Composer Donnacha Dennehy and playwright Enda Walsh team up again in staging a new operatic work.

Receiving its world premiere at the Galway Arts Festival, winner of the Fedora-Generali Prize for new opera The Second Violinist, stars actor Aaron Monaghan, with singers Máire Flavin, Sharon Carty and Benedict Nelson accompanied by Crash Ensemble and chorus.

On hearing that Donnacha Dennehy was a composer, the taxi driver nodded “ye mean like James Last!”

Described by one writer as the 21st century poster boy of new Irish music, the Dubliner would appear to have a “happy heart” but there any comparison with the late German band leader diverges.

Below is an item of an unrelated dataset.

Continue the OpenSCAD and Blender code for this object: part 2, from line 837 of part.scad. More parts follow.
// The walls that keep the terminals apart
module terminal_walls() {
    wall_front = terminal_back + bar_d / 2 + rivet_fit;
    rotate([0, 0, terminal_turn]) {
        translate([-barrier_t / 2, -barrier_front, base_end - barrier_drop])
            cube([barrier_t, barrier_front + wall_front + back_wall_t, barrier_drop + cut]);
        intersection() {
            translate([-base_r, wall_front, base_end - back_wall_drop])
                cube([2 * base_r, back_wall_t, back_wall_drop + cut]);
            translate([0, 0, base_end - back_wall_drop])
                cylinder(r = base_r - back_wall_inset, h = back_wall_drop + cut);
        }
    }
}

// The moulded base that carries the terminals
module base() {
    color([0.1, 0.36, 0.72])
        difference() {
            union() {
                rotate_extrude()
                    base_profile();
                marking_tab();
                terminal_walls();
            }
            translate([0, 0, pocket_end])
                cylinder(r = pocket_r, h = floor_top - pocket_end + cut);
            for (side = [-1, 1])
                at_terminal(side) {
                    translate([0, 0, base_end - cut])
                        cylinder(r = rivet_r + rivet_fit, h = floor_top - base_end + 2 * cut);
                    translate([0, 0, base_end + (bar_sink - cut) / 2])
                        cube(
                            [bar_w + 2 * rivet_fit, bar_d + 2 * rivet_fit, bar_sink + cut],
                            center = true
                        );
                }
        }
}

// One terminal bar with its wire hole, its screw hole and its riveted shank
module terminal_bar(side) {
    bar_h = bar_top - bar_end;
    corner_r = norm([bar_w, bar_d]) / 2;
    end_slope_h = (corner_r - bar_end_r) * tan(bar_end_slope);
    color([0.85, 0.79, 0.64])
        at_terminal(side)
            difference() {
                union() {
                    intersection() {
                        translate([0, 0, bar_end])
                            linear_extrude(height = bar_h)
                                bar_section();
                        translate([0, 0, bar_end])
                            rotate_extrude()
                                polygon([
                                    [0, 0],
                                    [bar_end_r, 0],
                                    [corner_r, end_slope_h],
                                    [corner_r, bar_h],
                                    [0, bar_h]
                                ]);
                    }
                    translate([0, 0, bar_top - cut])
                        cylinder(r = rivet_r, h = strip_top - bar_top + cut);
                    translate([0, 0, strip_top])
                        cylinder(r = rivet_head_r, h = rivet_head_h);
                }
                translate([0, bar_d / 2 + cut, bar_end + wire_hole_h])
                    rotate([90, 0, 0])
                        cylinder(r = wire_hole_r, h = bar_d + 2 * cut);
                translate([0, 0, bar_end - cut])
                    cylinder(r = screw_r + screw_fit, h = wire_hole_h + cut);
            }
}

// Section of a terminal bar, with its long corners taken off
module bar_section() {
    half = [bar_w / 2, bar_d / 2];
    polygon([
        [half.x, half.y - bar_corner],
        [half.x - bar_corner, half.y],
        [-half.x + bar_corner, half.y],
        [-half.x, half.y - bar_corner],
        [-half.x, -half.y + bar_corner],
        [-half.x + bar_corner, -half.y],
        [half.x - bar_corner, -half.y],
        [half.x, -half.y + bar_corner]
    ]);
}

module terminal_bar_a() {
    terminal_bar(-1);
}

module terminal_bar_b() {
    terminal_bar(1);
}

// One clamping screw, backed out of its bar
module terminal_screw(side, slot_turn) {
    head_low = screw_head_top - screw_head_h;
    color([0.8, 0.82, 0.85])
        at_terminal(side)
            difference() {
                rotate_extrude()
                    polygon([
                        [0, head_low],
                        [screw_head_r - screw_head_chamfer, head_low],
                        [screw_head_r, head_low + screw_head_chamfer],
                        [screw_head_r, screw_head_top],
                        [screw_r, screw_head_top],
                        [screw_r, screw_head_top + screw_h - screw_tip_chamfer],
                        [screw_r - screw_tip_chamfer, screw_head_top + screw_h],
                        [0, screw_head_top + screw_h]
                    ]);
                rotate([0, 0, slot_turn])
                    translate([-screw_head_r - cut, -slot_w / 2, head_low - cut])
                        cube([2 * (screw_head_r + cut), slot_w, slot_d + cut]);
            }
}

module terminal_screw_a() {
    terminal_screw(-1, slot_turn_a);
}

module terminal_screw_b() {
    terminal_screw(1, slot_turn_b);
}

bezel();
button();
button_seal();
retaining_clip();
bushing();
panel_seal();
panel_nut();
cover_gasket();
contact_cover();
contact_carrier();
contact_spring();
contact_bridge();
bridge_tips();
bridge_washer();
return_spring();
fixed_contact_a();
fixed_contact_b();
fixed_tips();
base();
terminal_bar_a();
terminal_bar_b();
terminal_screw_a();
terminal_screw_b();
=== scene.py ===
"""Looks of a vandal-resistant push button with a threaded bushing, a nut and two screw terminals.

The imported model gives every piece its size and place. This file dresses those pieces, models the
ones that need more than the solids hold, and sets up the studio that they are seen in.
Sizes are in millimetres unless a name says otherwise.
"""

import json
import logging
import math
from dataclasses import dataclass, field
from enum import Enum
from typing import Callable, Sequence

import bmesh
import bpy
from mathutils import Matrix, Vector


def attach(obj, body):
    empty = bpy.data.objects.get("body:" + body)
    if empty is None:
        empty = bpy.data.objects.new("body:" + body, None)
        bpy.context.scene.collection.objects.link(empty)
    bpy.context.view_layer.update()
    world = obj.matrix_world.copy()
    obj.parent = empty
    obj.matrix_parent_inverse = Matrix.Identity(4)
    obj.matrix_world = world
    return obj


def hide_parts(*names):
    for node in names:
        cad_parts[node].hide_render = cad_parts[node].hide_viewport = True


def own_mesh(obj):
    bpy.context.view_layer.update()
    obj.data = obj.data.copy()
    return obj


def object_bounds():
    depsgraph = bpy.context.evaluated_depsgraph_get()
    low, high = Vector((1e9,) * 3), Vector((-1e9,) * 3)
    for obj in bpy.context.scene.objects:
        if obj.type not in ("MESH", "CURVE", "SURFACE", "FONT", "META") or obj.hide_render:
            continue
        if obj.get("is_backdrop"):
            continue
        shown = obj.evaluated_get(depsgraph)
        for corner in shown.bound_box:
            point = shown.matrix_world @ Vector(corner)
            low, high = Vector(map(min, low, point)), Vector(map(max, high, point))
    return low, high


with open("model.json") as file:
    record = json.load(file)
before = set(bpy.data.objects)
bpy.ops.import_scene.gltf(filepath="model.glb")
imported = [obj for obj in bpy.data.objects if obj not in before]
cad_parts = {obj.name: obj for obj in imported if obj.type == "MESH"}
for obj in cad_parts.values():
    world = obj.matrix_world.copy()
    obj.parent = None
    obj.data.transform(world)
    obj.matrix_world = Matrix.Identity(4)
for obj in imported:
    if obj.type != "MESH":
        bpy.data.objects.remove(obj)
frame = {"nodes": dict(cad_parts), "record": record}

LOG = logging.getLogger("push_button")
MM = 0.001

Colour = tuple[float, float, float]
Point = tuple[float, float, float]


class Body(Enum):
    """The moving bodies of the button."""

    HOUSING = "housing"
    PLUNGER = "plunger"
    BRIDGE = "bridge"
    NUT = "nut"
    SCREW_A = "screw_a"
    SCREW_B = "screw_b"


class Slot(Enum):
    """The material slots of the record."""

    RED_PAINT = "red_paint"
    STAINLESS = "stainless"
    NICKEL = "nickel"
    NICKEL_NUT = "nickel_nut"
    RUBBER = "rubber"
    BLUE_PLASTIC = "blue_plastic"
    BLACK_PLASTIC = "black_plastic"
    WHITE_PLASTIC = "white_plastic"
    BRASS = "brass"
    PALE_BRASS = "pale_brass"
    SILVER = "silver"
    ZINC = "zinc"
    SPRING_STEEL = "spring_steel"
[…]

I first met Dennehy in Cleere’s Pub, Kilkenny, in 2014. His Crash Ensemble had just given a recital of his song cycle of Yeats’ poems during the arts festival.

‘That the Night May Come’ was commissioned by soprano Dawn Upshaw, known to a wide audience for her part in putting a little known Polish composer, Henryk Gorecki in the international charts.

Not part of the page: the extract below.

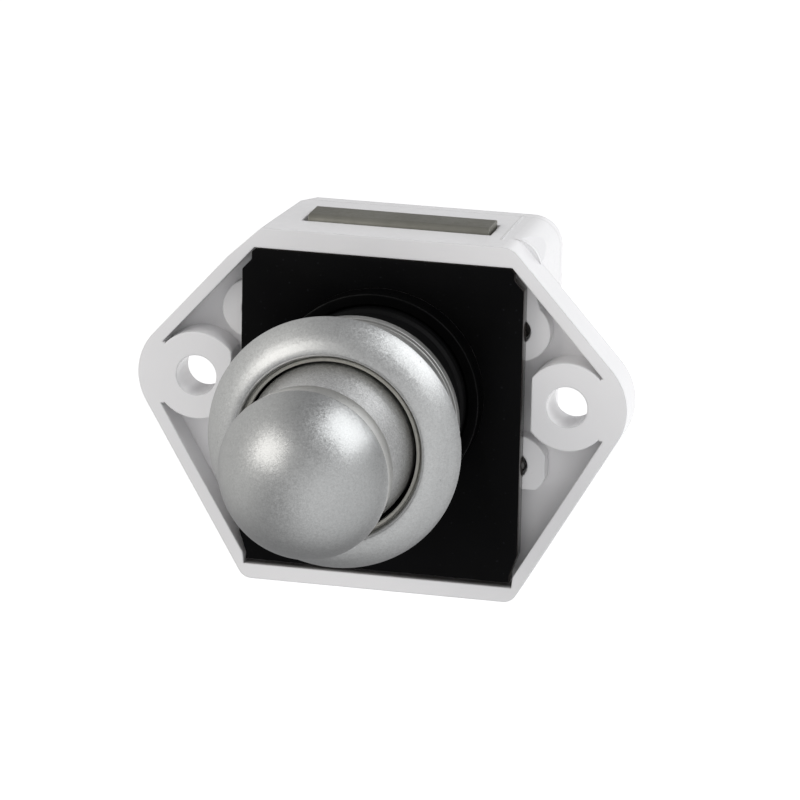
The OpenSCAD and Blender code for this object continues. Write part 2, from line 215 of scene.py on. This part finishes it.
def black_plate():
    m = Mat("black_coated_plate")
    weave = m.noise(2200, 3, 0.6)
    dust = m.span(m.noise(2600, 0, 0.5), 0.76, 0.82, 0, 1)
    dust2 = m.span(m.noise(1300, 1, 0.4), 0.80, 0.84, 0, 1)
    smear = m.noise(90, 4, 0.6)
    c = m.mix(m.span(smear, 0.3, 0.75, 0, 1), (0.0020, 0.0020, 0.0022), (0.0038, 0.0038, 0.0040))
    c = m.mix(m.math("MULTIPLY", dust, 0.08), c, (0.08, 0.085, 0.10))
    c = m.mix(m.math("MULTIPLY", dust2, 0.10), c, (0.10, 0.09, 0.075))
    # the cut edges are smooth and glossy, the faces are dull; the edge faces also get a lighter brown colour, a
    # painted reflection of the white rim beside them
    g = m.node("ShaderNodeNewGeometry")
    side = m.span(m.math("ABSOLUTE", m.sep(g.outputs["True Normal"])[1]), 0.75, 0.45, 0, 1)
    c = m.mix(side, c, (0.030, 0.024, 0.020))
    m.color(c)
    m.rough(m.mix(side, m.span(smear, 0.3, 0.7, 0.50, 0.62), (0.16, 0.16, 0.16)))
    m.put(m.p.inputs["Specular IOR Level"], m.span(side, 0, 1, 0.04, 0.5))
    m.normal(m.bump(weave, 0.000012, 0.45))
    return m.m


def black_plastic(name="black_plastic_satin", rough=(0.26, 0.36), painted_edge_highlight=True):
    m = Mat(name)
    f = m.noise(1600, 3, 0.6)
    cl = m.noise(160, 3, 0.6)
    c = m.mix(m.span(cl, 0.35, 0.7, 0, 1), (0.0016, 0.0016, 0.0018), (0.0030, 0.0030, 0.0030))
    m.set(Specular_IOR_Level=0.08)
    # painted highlight along convex edges, in patches: a lighter colour and a stronger specular level there
    if painted_edge_highlight:
        e = m.math("MULTIPLY", m.edge(0.00012), m.span(m.noise(420, 3, 0.6), 0.36, 0.6, 0.3, 1.0))
        c = m.mix(m.math("MULTIPLY", e, 0.8), c, (0.16, 0.155, 0.15))
        m.put(m.p.inputs["Specular IOR Level"], m.span(e, 0, 0.5, 0.05, 1.0))
    m.color(c)
    m.rough(m.span(f, 0.3, 0.7, *rough))
    m.normal(m.bump(f, 0.000006, 0.25))
    return m.m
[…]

The presence of the American star of the Met Opera in Kilkenny was testament to the regard in which the Irish composer is held internationally. His first opera, The Last Hotel, was a critical hit following premieres in Dublin, London, Edinburgh and New York.

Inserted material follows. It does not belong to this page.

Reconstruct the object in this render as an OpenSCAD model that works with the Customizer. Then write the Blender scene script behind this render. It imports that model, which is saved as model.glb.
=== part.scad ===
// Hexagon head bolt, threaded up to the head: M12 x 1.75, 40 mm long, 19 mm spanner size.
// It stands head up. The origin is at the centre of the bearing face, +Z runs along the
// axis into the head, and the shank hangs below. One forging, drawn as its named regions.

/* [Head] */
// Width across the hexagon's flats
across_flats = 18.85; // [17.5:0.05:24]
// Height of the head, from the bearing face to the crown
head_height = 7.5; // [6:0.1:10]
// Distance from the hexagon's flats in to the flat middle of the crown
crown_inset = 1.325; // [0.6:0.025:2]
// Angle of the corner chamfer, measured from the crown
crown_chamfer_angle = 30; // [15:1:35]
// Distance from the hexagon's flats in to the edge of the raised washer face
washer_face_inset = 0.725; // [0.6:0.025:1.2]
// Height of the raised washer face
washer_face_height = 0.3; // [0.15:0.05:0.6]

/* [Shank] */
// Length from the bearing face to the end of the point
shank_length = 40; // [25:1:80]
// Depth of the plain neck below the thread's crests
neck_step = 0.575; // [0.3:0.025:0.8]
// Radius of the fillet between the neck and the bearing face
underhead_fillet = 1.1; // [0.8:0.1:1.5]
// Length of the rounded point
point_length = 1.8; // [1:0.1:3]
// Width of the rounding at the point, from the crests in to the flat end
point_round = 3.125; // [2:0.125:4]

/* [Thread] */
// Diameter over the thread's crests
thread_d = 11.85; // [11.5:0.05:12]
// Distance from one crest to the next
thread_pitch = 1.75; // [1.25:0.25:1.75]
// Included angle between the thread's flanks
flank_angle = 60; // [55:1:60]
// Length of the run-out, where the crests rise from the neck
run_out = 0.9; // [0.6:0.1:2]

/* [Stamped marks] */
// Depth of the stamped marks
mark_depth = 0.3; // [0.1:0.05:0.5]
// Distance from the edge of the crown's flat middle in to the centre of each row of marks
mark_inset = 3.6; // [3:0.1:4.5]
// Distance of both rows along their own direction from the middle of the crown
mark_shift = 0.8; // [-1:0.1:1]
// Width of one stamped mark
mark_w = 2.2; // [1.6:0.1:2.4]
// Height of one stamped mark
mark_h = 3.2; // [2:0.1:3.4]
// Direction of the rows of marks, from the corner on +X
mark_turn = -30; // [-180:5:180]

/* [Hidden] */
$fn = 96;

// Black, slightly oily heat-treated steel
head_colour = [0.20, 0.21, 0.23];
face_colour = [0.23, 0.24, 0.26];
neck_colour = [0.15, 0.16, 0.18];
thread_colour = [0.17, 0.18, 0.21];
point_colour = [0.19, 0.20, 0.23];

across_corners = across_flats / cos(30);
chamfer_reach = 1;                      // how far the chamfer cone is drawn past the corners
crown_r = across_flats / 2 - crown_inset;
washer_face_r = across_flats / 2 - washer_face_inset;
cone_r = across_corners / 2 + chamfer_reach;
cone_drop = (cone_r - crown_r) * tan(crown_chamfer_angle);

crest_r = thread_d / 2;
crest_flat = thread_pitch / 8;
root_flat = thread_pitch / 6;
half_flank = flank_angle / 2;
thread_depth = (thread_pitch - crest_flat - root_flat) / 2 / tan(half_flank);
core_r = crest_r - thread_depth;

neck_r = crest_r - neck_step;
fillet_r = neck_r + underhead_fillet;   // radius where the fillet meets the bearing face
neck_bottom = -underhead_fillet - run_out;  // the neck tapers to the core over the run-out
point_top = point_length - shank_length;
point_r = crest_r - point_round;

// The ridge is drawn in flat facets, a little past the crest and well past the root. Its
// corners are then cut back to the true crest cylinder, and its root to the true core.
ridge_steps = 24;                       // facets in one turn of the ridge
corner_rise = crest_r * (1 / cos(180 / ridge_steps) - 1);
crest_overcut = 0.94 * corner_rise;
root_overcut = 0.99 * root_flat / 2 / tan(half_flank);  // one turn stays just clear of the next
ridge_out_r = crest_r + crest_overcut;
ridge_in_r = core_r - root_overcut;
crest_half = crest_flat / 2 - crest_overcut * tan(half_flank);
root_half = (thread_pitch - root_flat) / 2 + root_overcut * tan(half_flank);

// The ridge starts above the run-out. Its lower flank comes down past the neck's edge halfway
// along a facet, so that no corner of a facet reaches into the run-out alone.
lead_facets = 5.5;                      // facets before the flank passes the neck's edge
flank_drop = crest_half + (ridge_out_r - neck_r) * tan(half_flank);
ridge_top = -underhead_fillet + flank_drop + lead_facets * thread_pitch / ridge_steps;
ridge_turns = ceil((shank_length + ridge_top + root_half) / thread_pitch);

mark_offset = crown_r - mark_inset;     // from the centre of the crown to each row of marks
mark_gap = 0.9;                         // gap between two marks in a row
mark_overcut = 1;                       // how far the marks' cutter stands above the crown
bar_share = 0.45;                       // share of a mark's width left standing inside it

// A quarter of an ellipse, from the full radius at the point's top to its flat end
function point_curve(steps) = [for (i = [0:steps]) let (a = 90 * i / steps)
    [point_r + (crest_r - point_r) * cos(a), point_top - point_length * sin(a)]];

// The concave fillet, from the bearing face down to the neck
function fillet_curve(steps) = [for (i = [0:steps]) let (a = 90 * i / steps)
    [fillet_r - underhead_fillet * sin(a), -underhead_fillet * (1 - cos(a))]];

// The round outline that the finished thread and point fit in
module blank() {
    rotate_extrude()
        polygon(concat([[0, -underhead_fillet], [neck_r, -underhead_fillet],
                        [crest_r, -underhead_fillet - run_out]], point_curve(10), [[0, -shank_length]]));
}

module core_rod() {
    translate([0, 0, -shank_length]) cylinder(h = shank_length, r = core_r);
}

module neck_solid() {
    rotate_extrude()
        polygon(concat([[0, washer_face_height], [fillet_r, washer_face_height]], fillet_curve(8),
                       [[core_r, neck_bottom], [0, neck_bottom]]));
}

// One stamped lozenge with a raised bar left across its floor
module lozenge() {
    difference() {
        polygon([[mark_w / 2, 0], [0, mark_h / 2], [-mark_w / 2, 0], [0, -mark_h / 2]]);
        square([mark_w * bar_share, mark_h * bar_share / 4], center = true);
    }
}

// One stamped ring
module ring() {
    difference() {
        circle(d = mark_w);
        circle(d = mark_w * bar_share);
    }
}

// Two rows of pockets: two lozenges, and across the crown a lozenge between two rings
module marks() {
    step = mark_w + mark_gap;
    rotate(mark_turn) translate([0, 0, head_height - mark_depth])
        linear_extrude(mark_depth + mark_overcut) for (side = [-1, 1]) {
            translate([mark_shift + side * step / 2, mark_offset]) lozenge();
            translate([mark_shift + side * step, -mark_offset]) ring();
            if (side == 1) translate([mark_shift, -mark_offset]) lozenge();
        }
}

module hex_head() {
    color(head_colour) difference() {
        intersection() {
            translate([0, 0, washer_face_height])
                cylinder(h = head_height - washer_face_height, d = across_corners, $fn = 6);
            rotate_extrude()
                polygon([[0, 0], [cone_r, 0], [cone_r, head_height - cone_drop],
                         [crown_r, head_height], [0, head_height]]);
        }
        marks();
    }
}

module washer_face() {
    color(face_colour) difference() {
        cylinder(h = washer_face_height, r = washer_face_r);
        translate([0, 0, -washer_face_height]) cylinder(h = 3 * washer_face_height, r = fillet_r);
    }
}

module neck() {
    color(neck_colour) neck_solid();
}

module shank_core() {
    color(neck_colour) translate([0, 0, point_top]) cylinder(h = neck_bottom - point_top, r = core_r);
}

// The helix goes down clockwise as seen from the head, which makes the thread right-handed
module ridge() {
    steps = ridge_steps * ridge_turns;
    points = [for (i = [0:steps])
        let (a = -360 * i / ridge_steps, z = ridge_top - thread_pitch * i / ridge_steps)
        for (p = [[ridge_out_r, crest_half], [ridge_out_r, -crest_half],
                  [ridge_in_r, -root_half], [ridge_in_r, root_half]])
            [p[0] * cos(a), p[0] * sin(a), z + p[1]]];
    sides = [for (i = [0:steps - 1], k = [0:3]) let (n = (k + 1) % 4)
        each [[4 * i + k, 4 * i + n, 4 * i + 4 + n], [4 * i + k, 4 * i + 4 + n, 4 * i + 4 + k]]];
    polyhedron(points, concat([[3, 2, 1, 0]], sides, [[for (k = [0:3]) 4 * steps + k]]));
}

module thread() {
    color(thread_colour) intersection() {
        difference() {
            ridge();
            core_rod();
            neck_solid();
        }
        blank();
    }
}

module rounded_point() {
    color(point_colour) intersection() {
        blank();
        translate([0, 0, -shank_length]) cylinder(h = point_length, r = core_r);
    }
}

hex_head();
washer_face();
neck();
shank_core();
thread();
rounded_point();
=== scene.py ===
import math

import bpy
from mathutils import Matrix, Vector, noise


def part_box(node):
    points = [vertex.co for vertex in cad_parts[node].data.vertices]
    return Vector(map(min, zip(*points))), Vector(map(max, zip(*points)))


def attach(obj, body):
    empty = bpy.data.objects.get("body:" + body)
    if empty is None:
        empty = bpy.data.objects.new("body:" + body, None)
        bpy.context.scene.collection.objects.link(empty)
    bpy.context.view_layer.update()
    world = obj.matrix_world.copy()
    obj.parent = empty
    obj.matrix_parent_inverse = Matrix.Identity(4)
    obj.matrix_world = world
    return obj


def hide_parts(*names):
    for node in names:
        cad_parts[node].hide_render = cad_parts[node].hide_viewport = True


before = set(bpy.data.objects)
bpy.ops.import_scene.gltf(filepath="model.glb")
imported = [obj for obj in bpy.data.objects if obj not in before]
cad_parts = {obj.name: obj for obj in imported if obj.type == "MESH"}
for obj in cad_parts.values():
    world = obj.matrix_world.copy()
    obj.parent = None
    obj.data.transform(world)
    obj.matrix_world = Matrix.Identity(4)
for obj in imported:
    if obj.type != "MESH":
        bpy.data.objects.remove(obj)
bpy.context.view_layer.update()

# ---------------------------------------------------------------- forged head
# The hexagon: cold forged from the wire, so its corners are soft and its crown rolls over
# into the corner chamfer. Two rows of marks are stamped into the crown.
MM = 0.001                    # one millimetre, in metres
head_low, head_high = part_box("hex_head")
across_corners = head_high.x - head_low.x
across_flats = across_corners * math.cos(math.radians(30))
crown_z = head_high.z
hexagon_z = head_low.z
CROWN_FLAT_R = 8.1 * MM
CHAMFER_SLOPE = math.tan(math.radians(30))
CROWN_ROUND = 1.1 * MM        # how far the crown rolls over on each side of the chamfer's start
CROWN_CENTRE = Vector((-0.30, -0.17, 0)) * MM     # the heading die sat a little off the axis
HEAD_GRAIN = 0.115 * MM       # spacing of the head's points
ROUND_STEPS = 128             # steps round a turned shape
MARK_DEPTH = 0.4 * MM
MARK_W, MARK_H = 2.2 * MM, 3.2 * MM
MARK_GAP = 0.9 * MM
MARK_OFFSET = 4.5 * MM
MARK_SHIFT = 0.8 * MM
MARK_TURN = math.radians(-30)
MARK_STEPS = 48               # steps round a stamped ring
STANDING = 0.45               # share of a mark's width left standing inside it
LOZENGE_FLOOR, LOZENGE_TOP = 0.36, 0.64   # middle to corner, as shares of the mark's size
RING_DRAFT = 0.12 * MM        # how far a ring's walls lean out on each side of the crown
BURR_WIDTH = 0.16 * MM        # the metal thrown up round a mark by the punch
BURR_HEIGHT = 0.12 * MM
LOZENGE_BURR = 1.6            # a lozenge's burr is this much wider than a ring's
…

A dark psychological thriller set in a banal urban setting, it was described as “musically intoxicating, a riot of post-minimalism and hooley”.

Dennehy’s childhood was not the usual of a musical high-flyer. His journey began as a schoolboy at Ballyroan Boys School in suburban Dublin. “It all started with playing tin whistle with Ms Glynn at school.”

Once he got going, there was no stopping him. He describes the impulse to compose as being almost instant. Very soon after, he was playing his newly composed recorder sonatas into a cassette player. Even as a school boy he was drawn to the unusual.

He recalls as a 10 year old going to hear the avant-garde composer Stockhausen in Dublin. “It was the time of the big snow. Although not musicians, my parents encouraged my interest in strange music.

“I think it was a liberty not to come from a purely classical tradition. Had I grown up in the leafy groves of Rathgar and played chamber music every weekend, I don’t think I would have been as free in my composition style.”

His journey led him to Europe and America in honing his craft with leading lights of the contemporary music scene. He is currently a faculty member at the prestigious Ivy League college, Princeton. When we speak, he is in Dublin en route to London where his new opera is in rehearsal.

The libretto for The Second Violinist is by Enda Walsh, author of Disco Pigs and Ballyturk, who also directs.

The pair first collaborated when Dennehy wrote incidental music for Walsh’s monologue ‘Mistermen’.

When Dennehy had the idea of the plot for The Last Hotel, he went to Walsh. This time Walsh has come up with the plot for the new opera.

“Most of the second violinists I know are very happy people but the concept is rife with various meanings. “I liked the film Late Quartet where Seymour Hoffmann plays the second violinist in a quartet who yearns for something beyond his position.”

Dennehy’s distinctive musical style has been described as having a gritty urban energy.

“In this score, I’ve really explored basing the harmonies on overtones. Any sound that we hear sounds the way it does because of the overtone structure. That A isn’t just that one pitch but has upper overtones that define the timbre. My harmonies occupy a vivid nether world between timbre and harmony.”

The instrumentation unusually includes a viol, a fretted stringed instrument associated with Renaissance music.

“There is a kind of luminous quality to the lower register that I love.” Another Renaissance feature is the use of a snippet of music by notorious Italian composer Gesualdo. “Enda wanted the character to be obsessed with a composer and it forms a key part of the dialogue.”

The success of The Last Hotel meant a large turnout of high-calibre talent at auditions. Mezzo soprano Sharon Carty has been gathering rave reviews for her work in major German opera houses.

She plays Amy, the wife of the second violinist. During a break in rehearsals she said:

“Donnacha’s work here is beautiful — dark yet lucid and emotive. It will I think elicit a very visceral, emotional response from audiences. The choral writing is truly gorgeous. It is one of the most exciting projects I have ever been involved in. I can’t wait!”